EXTRACTED DATA start
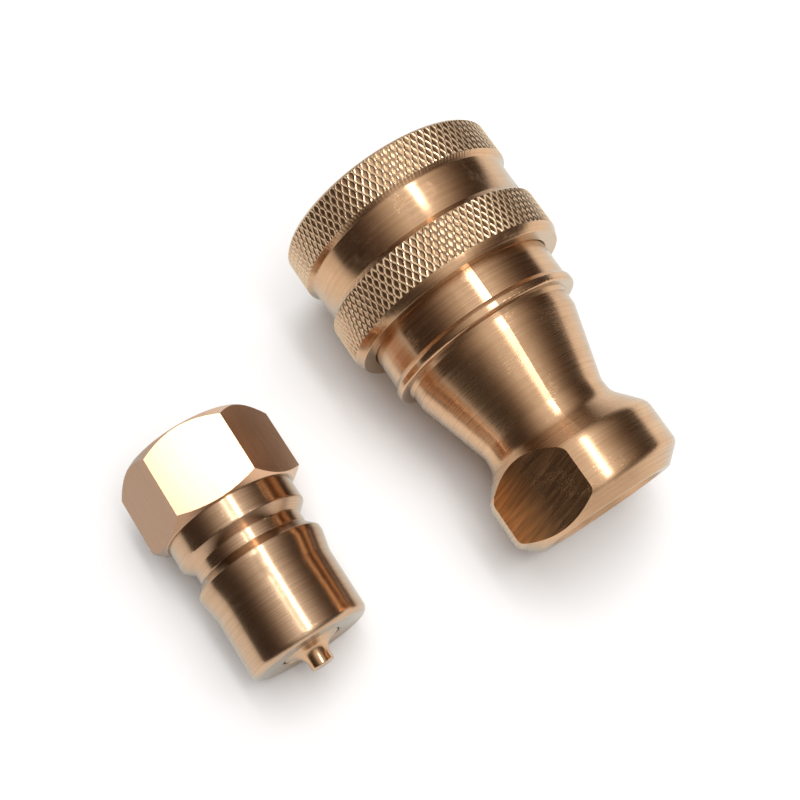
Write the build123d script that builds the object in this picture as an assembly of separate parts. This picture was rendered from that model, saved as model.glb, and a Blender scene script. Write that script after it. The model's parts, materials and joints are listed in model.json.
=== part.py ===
from build123d import *
import os
from math import atan2, cos, degrees, pi, sin, sqrt

os.makedirs("parts", exist_ok=True)

# Quick disconnect coupler, 1/2 inch size, both halves lying side by side.
# Each half is built along its own local Z axis and then laid on the floor.
# Socket: z = 0 at the mouth, +z towards the threaded port.
# Plug:   z = 0 at the hexagon end face, +z towards the nose.
# In both local frames +X points up and +Y points sideways once the half is laid down.
# All lengths in millimetres.

# ---- shared sizes -------------------------------------------------------------------
RUN = 0.08             # radial running clearance
SEAT = 0.05            # clearance of a piece that sits in a groove or counterbore
THREAD_R = 10.5        # port bore at the major radius of the 1/2 inch pipe thread
HEX_FLATS = 27.0       # wrench size of the plug's hexagon
PORT_FLATS = 29.0      # wrench size of the two flats on the socket's flange

# ---- socket: outside ----------------------------------------------------------------
BAND_R = 22.5          # knurled bands
GRIP_R = 21.45         # smooth grip between the bands
BAND_1 = (0.6, 7.3)
GRIP = (8.2, 15.4)
BAND_2 = (16.6, 24.2)
SLEEVE_LEN = 25.9
BODY_R = 18.9          # cylinder that carries the rear of the sleeve
RIDGE_R, RIDGE_START = 19.45, 32.6
BODY_END = 34.9        # seam between front body and rear adapter
NECK_R, NECK_END = 17.1, 38.3
WAIST_R, WAIST_START, WAIST_END = 12.9, 52.6, 55.4
FLANGE_R, FLANGE_START, FLANGE_END = 17.35, 60.6, 69.2
FLANGE_FOOT = 68.4     # where the flange touches the floor
PORT_END_R, SOCKET_LEN = 13.8, 72.2
FLATS_ROLL = 48.0      # direction of the first wrench flat, degrees from up towards the plug

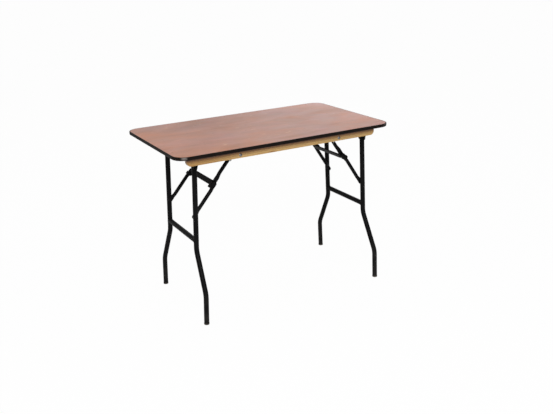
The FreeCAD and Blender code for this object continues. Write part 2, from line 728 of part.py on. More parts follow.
def make_leg(side, row):
    """A bent tube, bored across for its pivot bolt and for the stay's pin."""
    body = new_body("%s_leg_%s" % (SIDE_WORD[side], ROW_WORD[row]))
    section = new_sketch(body, "tube_section", "XY_Plane", offset="leg_top_overrun")
    for radius in ("leg_radius", "leg_bore_radius"):
        index = add_circle(section, radius, FreeCAD.Vector(0, row * size("leg_gauge"), 0))
        centre_on_axis(section, index, "Y", "leg_gauge", row)
    path = bent_path(body, row)
    tube = body.newObject("PartDesign::AdditivePipe", "tube")
    tube.Profile = section
    tube.Spine = path
    doc.recompute()
    body.Tip = tube
    bores = new_sketch(body, "pivot_bore", "XZ_Plane")
    add_circle(bores, "pivot_bore")
    pocket(body, bores)
    pins = new_sketch(body, "stay_pin_bore", "XZ_Plane")
    index = add_circle(pins, "pin_bore", FreeCAD.Vector(0, -size("stay_leg_reach"), 0))
    centre_on_axis(pins, index, "Y", "stay_leg_reach", -1)
    pocket(body, pins)
    finish(body, frame_place(side))


def make_crossbar(side):
    """The tube between the legs, its ends coped round them."""
    body = new_body("%s_leg_crossbar" % SIDE_WORD[side])
    section = new_sketch(body, "bar_section", "XZ_Plane", offset="leg_gauge")
    for radius in ("crossbar_radius", "crossbar_bore_radius"):
        index = add_circle(section, radius, FreeCAD.Vector(0, -size("crossbar_drop"), 0))
        centre_on_axis(section, index, "Y", "crossbar_drop", -1)
    pad(body, section, "crossbar_length", reverse=True)
    copes = new_sketch(body, "copes", "XY_Plane")
    for row in (NEAR, FAR):
        index = add_circle(copes, "cope_radius", FreeCAD.Vector(0, row * size("leg_gauge"), 0))
        centre_on_axis(copes, index, "Y", "leg_gauge", row)
    pocket(body, copes)
    finish(body, frame_place(side))


def make_foot(side, row):
    """A rubber plug: a stem up the tube, and a rim under its end cut level with the floor."""
    label = "%s_foot_%s" % (SIDE_WORD[side], ROW_WORD[row])
    rim = size("foot_radius")
    height = size("foot_rim_height")
    stem = size("foot_stem_radius")
    sunk = rim * math.tan(math.radians(size("frame_lean")))
    plug = Part.makeCylinder(rim, height + sunk, FreeCAD.Vector(0, 0, -sunk))
    low = [e for e in plug.Edges if e.BoundBox.ZMax < 0]
    plug = plug.makeFillet(size("foot_round"), low)
    plug = plug.fuse(Part.makeCylinder(stem, size("foot_stem"), FreeCAD.Vector(0, 0, height)))
    standing = FreeCAD.Vector(0, row * size("foot_gauge"), -size("leg_length"))
    plug.Placement = frame_place(side).multiply(FreeCAD.Placement(standing, FreeCAD.Rotation()))
    reach = size("foot_gauge") + rim
    floor = Part.makeBox(size("table_length"), 2 * reach, height,
                         FreeCAD.Vector(PIVOT_X[side] - size("table_length") / 2, -reach, -height))
    feature = doc.addObject("Part::Feature", label)
    feature.Label = label
    feature.Shape = plug.cut(floor).removeSplitter()
    finish(feature)


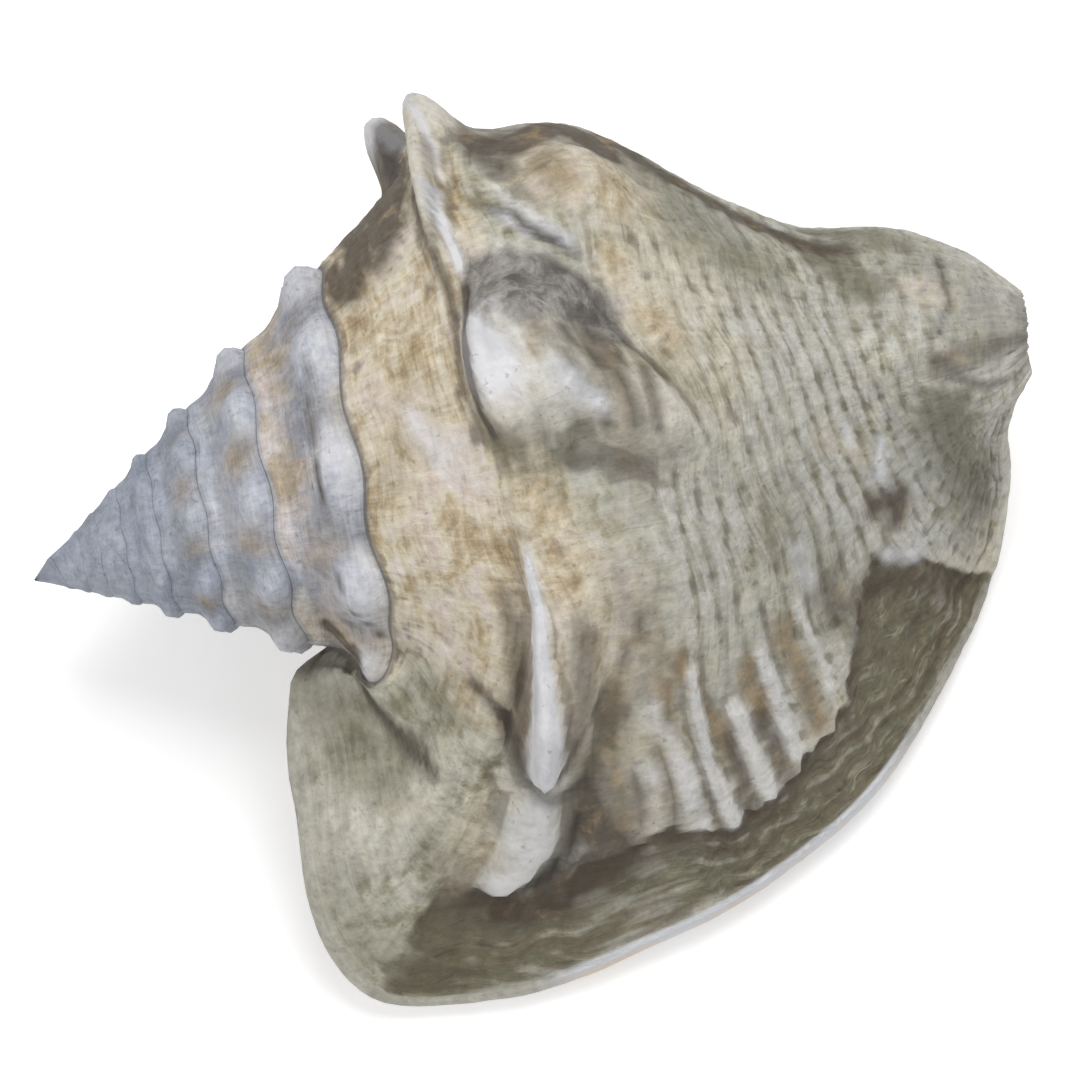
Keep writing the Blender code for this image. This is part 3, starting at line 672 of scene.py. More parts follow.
class Skin:
    """Points with their growth coordinates, and the faces between rows of them with their maps."""

    def __init__(self):
        self.points = []
        self.grown = []
        self.faces = []
        self.chart = []
        self.growth = []

    def add(self, points, angle, stations, lining=0.0):
        """Adds points and gives their numbers. lining is 1 in the mouth and 0 outside."""
        first, count = len(self.points), len(points)
        self.points.extend(np.array(points))
        values = (np.broadcast_to(v, count) for v in (angle, stations, lining))
        self.grown.extend(np.stack(list(values), 1))
        return list(range(first, len(self.points)))

    def at(self, row):
        return np.array([self.points[i] for i in row])

    def face(self, corners, chart, growth):
        """One face. A corner that repeats the one before is left out."""
        keep = [k for k in range(len(corners)) if corners[k] != corners[k - 1]]
        if len({corners[k] for k in keep}) > 2:
            self.faces.append([int(corners[k]) for k in keep])
            self.chart.append(np.array([chart[k] for k in keep]))
            self.growth.append(np.array([growth[k] for k in keep]))

    def join(self, row, following, sheet, at, after):
        """Four-sided faces between two rows of as many points, laid on a sheet of the map from one
        place to the next."""
        ends = np.array([row, following])
        share = np.arange(len(row)) / (len(row) - 1)
        corners = [(0, slice(None, -1)), (1, slice(None, -1)), (1, slice(1, None)), (0, slice(1, None))]
        quads = np.stack([ends[on, part] for on, part in corners], 1)
        spots = [(after if on else at, share[part]) for on, part in corners]
        chart = np.stack([np.stack(np.broadcast_arrays(*sheet.on_map(*spot)), -1) for spot in spots], 1)
        growth = np.stack([np.stack(np.broadcast_arrays(*sheet.grown(*spot)), -1) for spot in spots], 1)
        whole = (quads != np.roll(quads, 1, axis=1)).all(1)
        self.faces.extend(quads[whole].tolist())
        self.chart.append(chart[whole].reshape(-1, 2))
        self.growth.append(growth[whole].reshape(-1, 2))
        for k in np.flatnonzero(~whole):
            self.face(quads[k], chart[k], growth[k])

    def fill(self, row, arch, sheet, at, after):
        """Triangles between two rows of any number of points."""
        m, n = len(row) - 1, len(arch) - 1
        i, k = 0, 0
        while i < m or k < n:
            if (i + 1) * n <= (k + 1) * m:
                steps = ((i, 0), (k, 1), (i + 1, 0))
                i += 1
            else:
                steps = ((i, 0), (k, 1), (k + 1, 1))
                k += 1
            corners = [(arch if on else row)[j] for j, on in steps]
            spots = [((after if on else at), j / (n if on else m)) for j, on in steps]
            chart = [sheet.on_map(*spot) for spot in spots]
            self.face(corners, chart, [sheet.grown(*spot) for spot in spots])


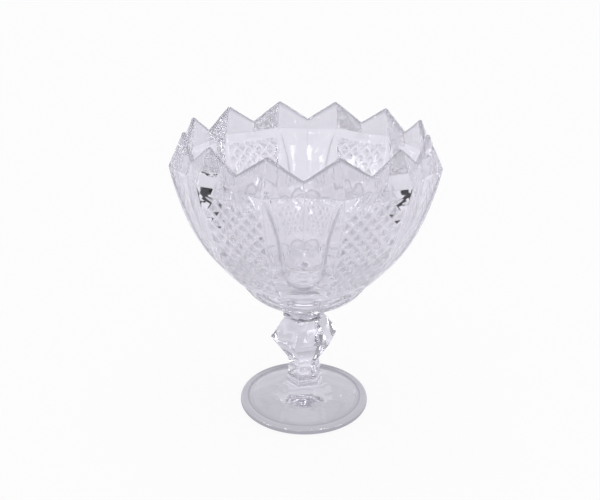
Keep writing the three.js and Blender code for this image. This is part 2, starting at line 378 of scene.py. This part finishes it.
def hobnail_depth(q, down):
    """Pyramids on a diamond lattice: the nearest of two crossing saw-tooth waves gives the height,
    and the depth runs out to nothing along the edges of the field."""
    angle = np.degrees(angle_at(q))
    across = angle / HOBNAIL_ANGLE
    along = (down - HOBNAIL_TOP) / HOBNAIL_STEP
    wave = np.minimum(
        np.abs(np.mod(across + along, 2) - 1), np.abs(np.mod(across - along, 2) - 1)
    )
    depth = mix(HOBNAIL_DEPTH, HOBNAIL_TIP_DEPTH, wave)
    inside = np.minimum(along + 1, HOBNAIL_ROWS - along)
    inside = np.minimum(inside, (HOBNAIL_EDGE_ANGLE - np.abs(angle)) / (HOBNAIL_ANGLE / 2))
    run = np.clip(inside, 0, 1)
    return np.maximum((depth + HOBNAIL_TIP_DEPTH) * run - HOBNAIL_TIP_DEPTH, 0)


def hobnail_painted_shade(q, down):
    """Painted shade on each pyramid, darker above its tip than below it, and clear along its edges: the
    place in its cell is counted along the two diagonals, each from -1 to 1."""
    across = np.degrees(angle_at(q)) / HOBNAIL_ANGLE
    along = (down - HOBNAIL_TOP) / HOBNAIL_STEP
    one, other = across + along, across - along
    one, other = one - 2 * np.round(one / 2), other - 2 * np.round(other / 2)
    above_tip = (other - one) / 2
    border = 1 - np.maximum(np.abs(one), np.abs(other))
    in_cell = np.clip(CELL_RISE * border - CELL_MARGIN, 0, 1)
    in_field = np.clip(np.minimum(along + 1, HOBNAIL_ROWS - along), 0, 1)
    in_field = in_field * (np.abs(q) < PAINTED_SHADE_FIELD)
    return in_field * in_cell * np.clip(TIP_PAINTED_SHADE + TIP_PAINTED_SHADE_RISE * above_tip, 0, 1)


def flute_half_width(z):
    """Half the width of a flute's outline at a height."""
    return np.interp(z, FLUTE_OUTLINE[:, 1], FLUTE_OUTLINE[:, 0])


def flute_gap(x, z):
    """Distance to the outline of the flute, positive inside it."""
    straight = flute_half_width(z) - np.abs(x)
    rounded = FLUTE_END[0] - np.hypot(x, (z - FLUTE_END[1]) * FLUTE_END[0] / FLUTE_TONGUE)
    return np.where(z > FLUTE_END[1], straight, rounded)


def flute_depth(x, z):
    """A shallow V: its slope times the distance to the outline, with the edge softened a little. A
    small step runs along the outline and fades out under the girdle."""
    slope = GIRDLE_DIP / (GIRDLE_RADIUS * math.sin(HALF_PANEL))
    depth = slope * flute_gap(x, z)
    depth = (depth + np.sqrt(depth ** 2 + FLUTE_SOFT ** 2)) / 2
    fade = np.clip((GIRDLE_Z - z) / FLUTE_STEP_FADE, 0, 1)
    return depth + FLUTE_STEP * fade * (1 - np.exp(-depth / FLUTE_STEP_RUN))


def flute_columns(z):
    """Columns that follow the outline of the flute, so that its edge is a line of the grid. Under the
    flute they go back to the places that they have in the other panels."""
    ridge = np.interp(z, WALL.z, WALL.r) * math.sin(HALF_PANEL)
    drop = np.clip(FLUTE_END[1] - z, 0, FLUTE_TONGUE) * FLUTE_END[0] / FLUTE_TONGUE
    half = np.where(
        z > FLUTE_END[1], flute_half_width(z), np.sqrt(FLUTE_END[0] ** 2 - drop ** 2)
    )
    below = np.clip((FLUTE_END[1] - FLUTE_TONGUE - z) / OUTLINE_RETURN, 0, 1)
    edge = mix(np.clip(half, OUTLINE_LEAST, None) / ridge, FLUTE_COLUMN, below)
    edge = np.clip(edge, *OUTLINE_RANGE)
    near = np.abs(COLUMN_SHARE) / FLUTE_COLUMN
    far = (np.abs(COLUMN_SHARE) - FLUTE_COLUMN) / (1 - FLUTE_COLUMN)
    close = 1 - np.clip(1 - near, 0, 1) ** OUTLINE_PULL
    share = np.where(near < 1, close * edge, mix(edge, 1.0, far))
    return np.sign(COLUMN_SHARE) * share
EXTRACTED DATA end
**STATED EXERCISE:**
Set down exactly the lines that begin the records and continue through the line bearing "FLATS_ROLL = 48.0"; include both ends.

**TASK RESULT:**
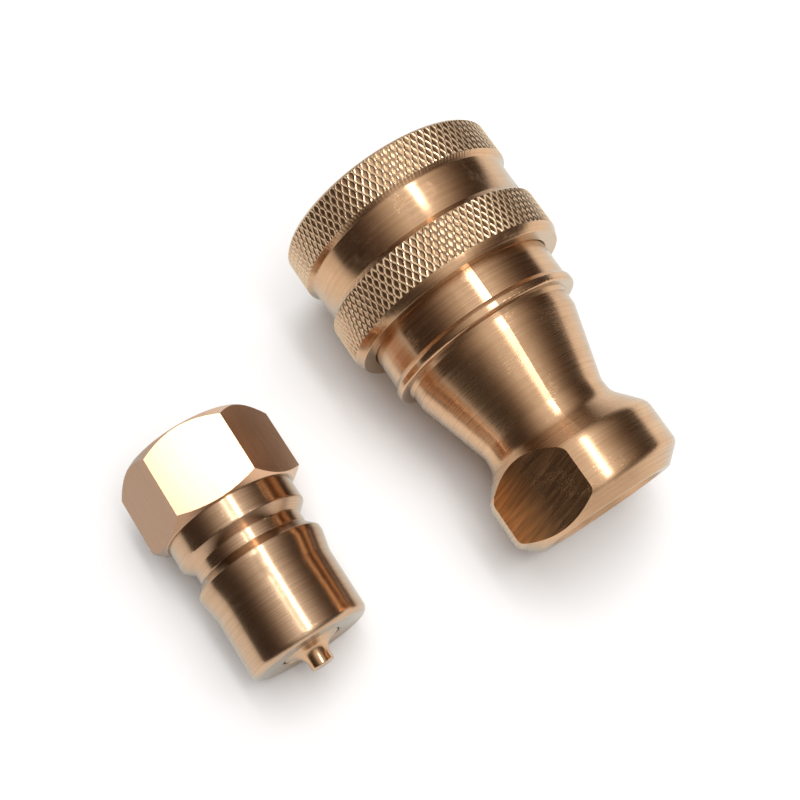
Write the build123d script that builds the object in this picture as an assembly of separate parts. This picture was rendered from that model, saved as model.glb, and a Blender scene script. Write that script after it. The model's parts, materials and joints are listed in model.json.
=== part.py ===
from build123d import *
import os
from math import atan2, cos, degrees, pi, sin, sqrt

os.makedirs("parts", exist_ok=True)

# Quick disconnect coupler, 1/2 inch size, both halves lying side by side.
# Each half is built along its own local Z axis and then laid on the floor.
# Socket: z = 0 at the mouth, +z towards the threaded port.
# Plug:   z = 0 at the hexagon end face, +z towards the nose.
# In both local frames +X points up and +Y points sideways once the half is laid down.
# All lengths in millimetres.

# ---- shared sizes -------------------------------------------------------------------
RUN = 0.08             # radial running clearance
SEAT = 0.05            # clearance of a piece that sits in a groove or counterbore
THREAD_R = 10.5        # port bore at the major radius of the 1/2 inch pipe thread
HEX_FLATS = 27.0       # wrench size of the plug's hexagon
PORT_FLATS = 29.0      # wrench size of the two flats on the socket's flange

# ---- socket: outside ----------------------------------------------------------------
BAND_R = 22.5          # knurled bands
GRIP_R = 21.45         # smooth grip between the bands
BAND_1 = (0.6, 7.3)
GRIP = (8.2, 15.4)
BAND_2 = (16.6, 24.2)
SLEEVE_LEN = 25.9
BODY_R = 18.9          # cylinder that carries the rear of the sleeve
RIDGE_R, RIDGE_START = 19.45, 32.6
BODY_END = 34.9        # seam between front body and rear adapter
NECK_R, NECK_END = 17.1, 38.3
WAIST_R, WAIST_START, WAIST_END = 12.9, 52.6, 55.4
FLANGE_R, FLANGE_START, FLANGE_END = 17.35, 60.6, 69.2
FLANGE_FOOT = 68.4     # where the flange touches the floor
PORT_END_R, SOCKET_LEN = 13.8, 72.2
FLATS_ROLL = 48.0      # direction of the first wrench flat, degrees from up towards the plug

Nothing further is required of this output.